> **GIVEN PROBLEM**:
Each line in the entries below that holds the string "picks" is to be listed.

> **INPUT ROWS**:
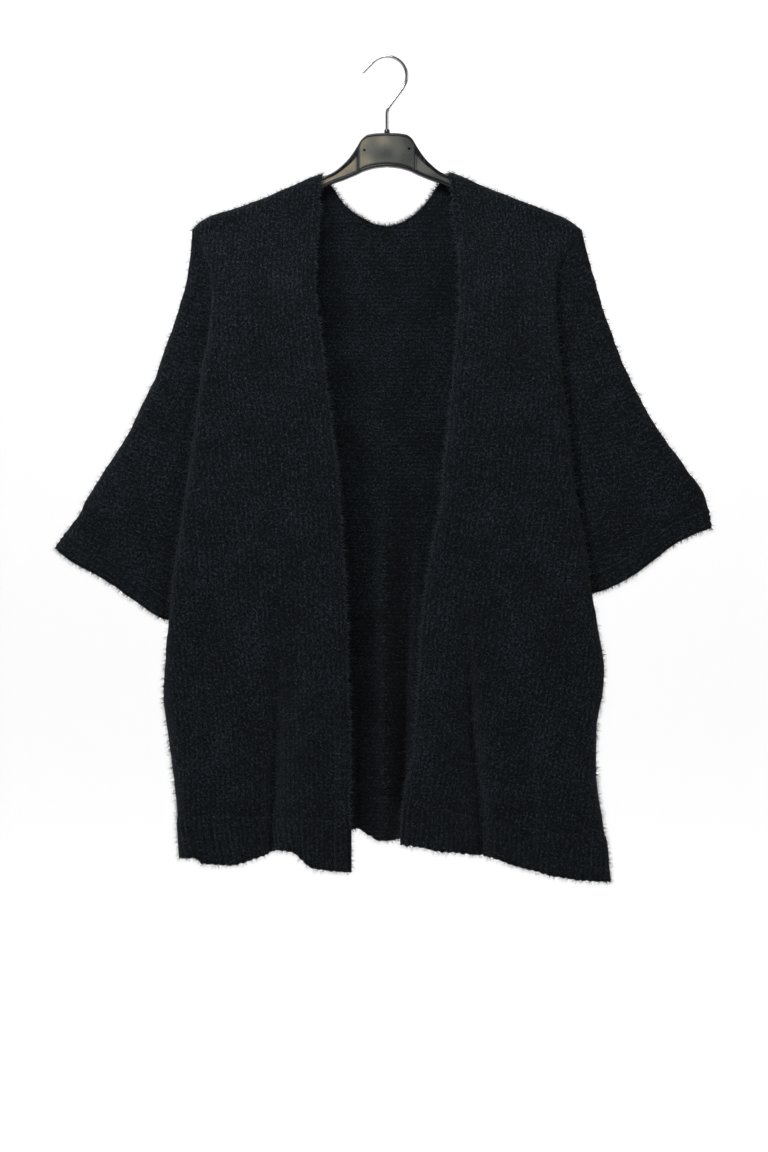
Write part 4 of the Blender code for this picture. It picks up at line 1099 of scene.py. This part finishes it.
for side in SIGN:
    main_rows = both_layers(sleeve_rows(side, -1), sleeve_rows(side, 1))
    points, joined = finer_rows(main_rows, SLEEVE_ROW_SIZE, len(SLEEVE_SEAM_ROWS) + 1)
    down, round_arm = travelled(points, 0), travelled(points, 1)
    relief = COLUMN_RAISE * knitted_columns(down, round_arm, COLUMN_PITCH, SLEEVE_SEED)
    for height, size, seed in SLEEVE_LUMPS:
        relief += height * cloud(down, round_arm, size, SLEEVE_SEED + seed)
    from_seam = np.minimum(round_arm, round_arm[:, -1:] - round_arm)
    relief *= ease(from_seam / SLEEVE_CALM) * ease(down / SLEEVE_CALM) * 0.9 + 0.1
    normals = outward_normals(points, joined)
    half = len(ACROSS_SLEEVE)
    normals[0, :half] = ridge_normals(points[0, :half], side, -1)
    normals[0, half:] = ridge_normals(points[0, half:], side, 1)
    lap(points, SEAM_LAP)
    lap(points[:joined].swapaxes(0, 1), SEAM_LAP)
    lap(points[:joined, ::-1].swapaxes(0, 1), SEAM_LAP)
    mesh = knit_wall("sleeve_" + side, points, normals, relief, down, round_arm, joined)
    key = "sleeve_" + side
    cloth[key] = add_cloth(
        key + "_knit", mesh, key)

    points = cuff_grid(side)
    lap(points, SEAM_LAP)
    down, round_arm = travelled(points, 0), travelled(points, 1)
    relief = CUFF_RIDGE_RAISE * np.abs(np.sin(math.pi * down / CUFF_RIDGE_PITCH))
    relief += 0.4 * cloud(down, round_arm, 13.0, CUFF_SEED)
    relief *= ease(down / 3.0) * 0.8 + 0.2
    key = "cuff_" + side
    normals = outward_normals(points, 0)
    fray(points[::-1], down[::-1], round_arm[::-1], CUFF_SEED + 4, 0.6)
    mesh = knit_wall(key, points, normals, relief, down, round_arm, 0, bottom=PILE_LOWER_EDGE)
    cloth[key] = add_cloth(
        key + "_knit", mesh, key)

# ---------------------------------------------------------------- brushed fibres
# The yarn is brushed, so fine bent fibres stand off the knit all over. They are thickest
# along the free edges and the neckline, and where the cloth turns out of the flat.

FIBRE_RADIUS = 0.24        # at the root
FIBRE_LENGTH = 5.5
FIBRE_DENSITY = 26000.0    # on a square metre, where the pile is 1
FIBRE_LEAN = 0.8           # how far they lie over
FIBRE_BEND = 7.0           # how far the tip lies aside, in radii


def fibre_tree(material):
    """Scatters bent, tapering fibres over a piece of cloth, by its pile attribute."""
    tree, given = new_tree("brushed_fibres", "Cloth", {
        "Density": ("Float", FIBRE_DENSITY), "Length": ("Float", FIBRE_LENGTH * MM),
        "Radius": ("Float", FIBRE_RADIUS * MM), "Lean": ("Float", FIBRE_LEAN),
        "Seed": ("Int", 1)}, "Fibres")

    def step(kind, inputs, **settings):
        return add_node(tree, kind, inputs, **settings)

    pile = step("GeometryNodeInputNamedAttribute", {"Name": "pile"}, data_type="FLOAT").outputs[0]
    density = math_node(tree, "MULTIPLY", given["Density"], pile)
    scatter = step("GeometryNodeDistributePointsOnFaces", {
        "Mesh": given["Cloth"], "Density": density, "Seed": given["Seed"]}, distribute_method="RANDOM")
    stray = step("FunctionNodeRandomValue", {
        "Min": (-1.0, -1.0, -1.0), "Max": (1.0, 1.0, 0.6), "Seed": given["Seed"]}, data_type="FLOAT_VECTOR")
    lean = step("ShaderNodeVectorMath", {0: stray.outputs[0], "Scale": given["Lean"]}, operation="SCALE")
    aim = step("ShaderNodeVectorMath", {0: lean.outputs[0], 1: scatter.outputs["Normal"]}, operation="ADD")
    turn = step("FunctionNodeAlignRotationToVector", {"Vector": aim.outputs[0]}, axis="Z")
    spin = step("FunctionNodeRandomValue", {2: 0.0, 3: 2 * math.pi, "Seed": 7}, data_type="FLOAT")
    spun = step("FunctionNodeAxisAngleToRotation", {"Axis": (0.0, 0.0, 1.0), "Angle": spin.outputs[1]})
    rotation = step("FunctionNodeRotateRotation", {
        "Rotation": turn.outputs[0], "Rotate By": spun.outputs[0]}, rotation_space="LOCAL")
    spread = step("FunctionNodeRandomValue", {2: 0.35, 3: 1.6, "Seed": 3}, data_type="FLOAT")
    length = math_node(tree, "MULTIPLY", given["Length"], spread.outputs[1])
    size = step("ShaderNodeCombineXYZ", {0: given["Radius"], 1: given["Radius"], 2: length})
    spike = step("GeometryNodeMeshCone", {
        "Vertices": 3, "Side Segments": 2, "Fill Segments": 1, "Radius Top": 0.0,
        "Radius Bottom": 1.0, "Depth": 1.0}, fill_type="NGON")
    place = step("GeometryNodeInputPosition", {})
    height = step("ShaderNodeSeparateXYZ", {0: place.outputs[0]})
    squared = math_node(tree, "POWER", height.outputs["Z"], 2.0)
    aside = math_node(tree, "MULTIPLY", squared, FIBRE_BEND)
    shift = step("ShaderNodeCombineXYZ", {0: aside})
    bent = step("GeometryNodeSetPosition", {"Geometry": spike.outputs["Mesh"], "Offset": shift.outputs[0]})
    placed = step("GeometryNodeInstanceOnPoints", {
        "Points": scatter.outputs["Points"], "Instance": bent.outputs["Geometry"],
        "Rotation": rotation.outputs[0], "Scale": size.outputs[0]})
    finish_tree(tree, placed.outputs[0], material)
    return tree


fibre, _ = new_material("brushed_fibre", Base_Color=(0.018, 0.023, 0.029, 1.0), Roughness=0.75,
                        Specular_IOR_Level=0.2)
fibres = fibre_tree(fibre)
for seed, (key, base) in enumerate(cloth.items()):
    finished("fibres_" + key, made_by(fibres, base.data, Seed=seed + 1), fibre)

# ---------------------------------------------------------------- setting
# A pale floor that curves up into a pale wall well behind the garment. The main soft
# light stands high on the left in front and a small one nearer, with a broad faint one
# on the right and one behind, in an even pale surround.

FLOOR = -1.62
SWEEP_REACH = 9.0          # how far the floor runs to the front and to both sides
CURVE_START = 6.0
CURVE_RADIUS = 2.5
PAPER_GLOW = 0.52          # brings the paper up to white in the picture
SURROUND = 0.25
VIEW_WIDTH = 0.873         # what the picture takes in at the garment
VIEW_SHAPE = 1152 / 768
VIEW_CENTRE = (-0.0034, -0.589)
LENS = 85.0
SENSOR = 36.0
# Place of each soft light, what it points at, its width and its power.
LIGHTS = {
    "overhead_softbox": ((-1.35, -1.55, 1.35), (0.0, 0.0, -0.4), 0.6, 70.0),
    "side_softbox": ((2.4, -1.4, 0.4), (0.0, 0.0, -0.5), 1.2, 18.0),
    "near_softbox": ((-0.2, -0.8, 0.7), (0.0, 0.0, -0.2), 0.6, 20.0),
    "back_softbox": ((-0.6, 2.6, 1.6), (0.0, 0.0, -0.4), 1.2, 35.0),
}

sweep = [(-SWEEP_REACH, FLOOR), (CURVE_START, FLOOR)]
sweep += [(CURVE_START + CURVE_RADIUS * math.sin(a), FLOOR + CURVE_RADIUS * (1 - math.cos(a)))
          for a in np.radians(np.arange(6, 91, 6))]
sweep += [(CURVE_START + CURVE_RADIUS, SWEEP_REACH)]
sweep_mesh = bpy.data.meshes.new("sweep")
sweep_mesh.from_pydata(
    [(x, y, z) for y, z in sweep for x in (-SWEEP_REACH, SWEEP_REACH)], [],
    [(2 * i, 2 * i + 1, 2 * i + 3, 2 * i + 2) for i in range(len(sweep) - 1)])
sweep_mesh.shade_smooth()
backdrop = in_scene("pale_sweep", sweep_mesh)
paper, _ = new_material(
    "pale_paper", Base_Color=(0.9, 0.9, 0.9, 1.0), Roughness=0.9,
    Emission_Color=(1.0, 1.0, 1.0, 1.0), Emission_Strength=PAPER_GLOW)
sweep_mesh.materials.append(paper)

bpy.context.scene.view_settings.view_transform = "Standard"
world = bpy.data.worlds.new("pale_surround")
world.use_nodes = True
surround = world.node_tree.nodes["Background"]
surround.inputs["Color"].default_value = (1.0, 1.0, 1.0, 1.0)
surround.inputs["Strength"].default_value = SURROUND
bpy.context.scene.world = world

for name, (place, aim, width, power) in LIGHTS.items():
    light = bpy.data.lights.new(name, "AREA")
    light.shape = "DISK"
    light.size = width
    light.energy = power
    lamp = in_scene(name, light)
    lamp.location = place
    lamp.rotation_euler = (Vector(aim) - Vector(place)).to_track_quat("-Z", "Y").to_euler()

lens = bpy.data.cameras.new("camera")
lens.lens = LENS
lens.sensor_width = SENSOR
camera = in_scene("camera", lens)
view_height = VIEW_WIDTH * VIEW_SHAPE
camera.location = (VIEW_CENTRE[0], -view_height * LENS / SENSOR, VIEW_CENTRE[1])
camera.rotation_euler = (math.pi / 2, 0.0, 0.0)
bpy.context.scene.camera = camera
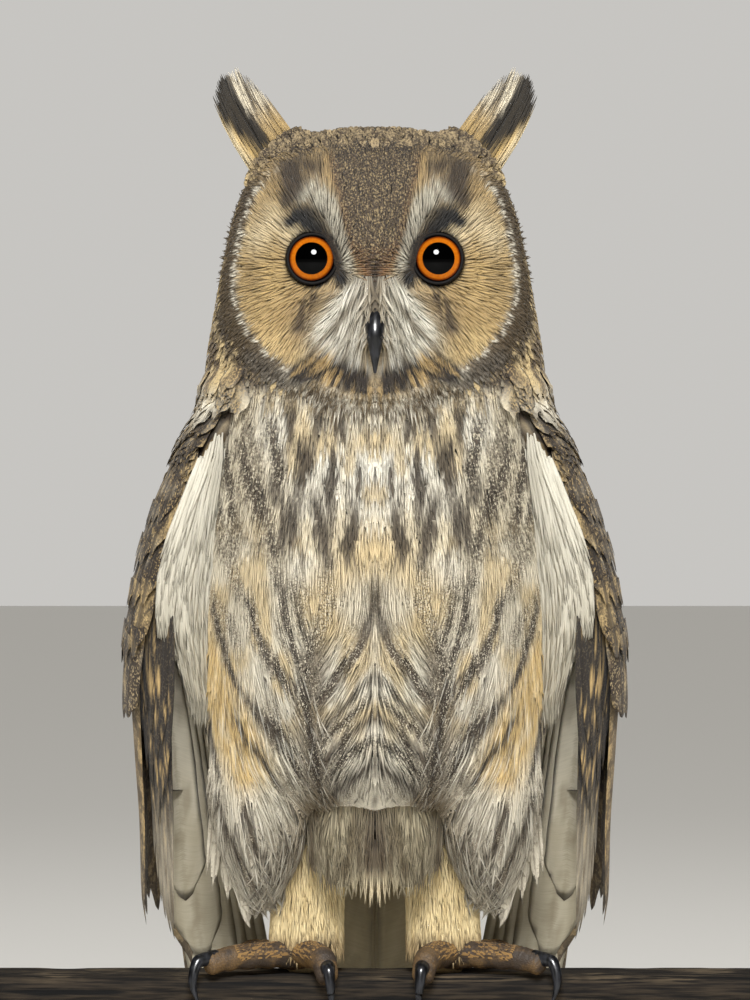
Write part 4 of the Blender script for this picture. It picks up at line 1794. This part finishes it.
def make_fluff(material):
    """The loose feathers below the belly, over the tops of the legs, and the hairs that hang before them."""
    coat = Coat("belly_fluff")
    angle, lean, at = rooted("fluff", (-1.6, 1.6), (0.3, 2.2), 2.2, 84)
    random = np.random.default_rng(85)
    toward = falling(random, len(lean), 0.1) + joined(0.1 * np.sin(angle), 0 * lean, 0 * lean)
    length, width, high = drawn_from(random, len(lean), (12, 19), (1.2, 2.0), (0.3, 1.8))
    coat.grow("fluff", angle, lean, at, toward, BRISTLE, length, width, -1.0, high, fluff_colours, 86,
              root_dim=0.95)

    x, h, at = rooted("hem", (0.0, 24.0), (38.0, 68.0), 1.25, 88,
                      lambda x, h: h > 40 + 0.03 * np.maximum(0, x - 12) ** 2)
    random = np.random.default_rng(89)
    toward = falling(random, len(x), 0.09) + joined(0.012 * (11 - x), 0 * x, 0 * x)
    tip = 28 + 0.05 * (x - 11) ** 2 * (x > 11) + 2.5 * bell(x - 6, 3) - 3 * bell(x, 3)
    over, length, width, high, bend = drawn_from(random, len(x), (-3, 9), (12, 20), (0.5, 0.9), (0.6, 2.2), (-1, 1))
    length = np.maximum(np.minimum(length, h - (tip + over)), 5)
    coat.grow("hem", x, h, at, toward, BRISTLE, length, width, 0.2, high, fluff_colours, 90,
              shake=0.5, root_dim=0.95, bend=bend)
    return coat.build(material, "body_feathers")


def apron_places(gap, seed, missing):
    """Roots over the left flank seen from ahead, thinned by the share missing."""
    u_span, v_span = (20.0, 57.0), (32.0, 118.0)
    x, h = scatter("apron", u_span, v_span, gap, seed)
    random = np.random.default_rng(seed)
    cx, _, ch = FLANK["centre"]
    rx, _, rh = FLANK["radii"]
    inside = (np.abs(x - cx) < rx * lobe_taper((ch - h) / rh) + 1.5) | (h > 72)
    kept = inside & (random.uniform(0, 1, len(x)) > missing)
    return x[kept], h[kept], spread_out(x, h, u_span, v_span)[kept]


def flank_heading(x, h):
    """Down and inwards over the flank; at its foot, the outer feathers draw in to the lobe's point."""
    inward = 0.5 * smooth(x, 19, 27) * (1 - smooth(h, 120, 168)) * smooth(h, 50, 74)
    foot = (1 - smooth(h, 50, 74)) * np.maximum(0, x - 38) / np.maximum(h - 6, 12)
    return joined(-(inward + foot), 0 * x, -np.ones(np.shape(x)))


def hanging(h, length, over):
    """Lengths cut so that the tips stay above the flank's foot, each by its own amount over."""
    return np.maximum(np.minimum(length, h - 21 + over), 6)


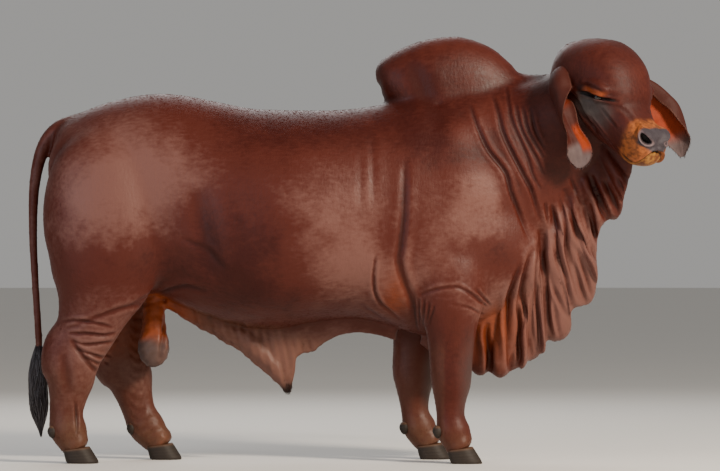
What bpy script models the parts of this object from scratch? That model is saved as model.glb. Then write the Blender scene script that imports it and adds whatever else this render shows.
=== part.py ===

> **COMPLETED TASK**:
Write part 4 of the Blender code for this picture. It picks up at line 1099 of scene.py. This part finishes it.
Write part 4 of the Blender script for this picture. It picks up at line 1794. This part finishes it.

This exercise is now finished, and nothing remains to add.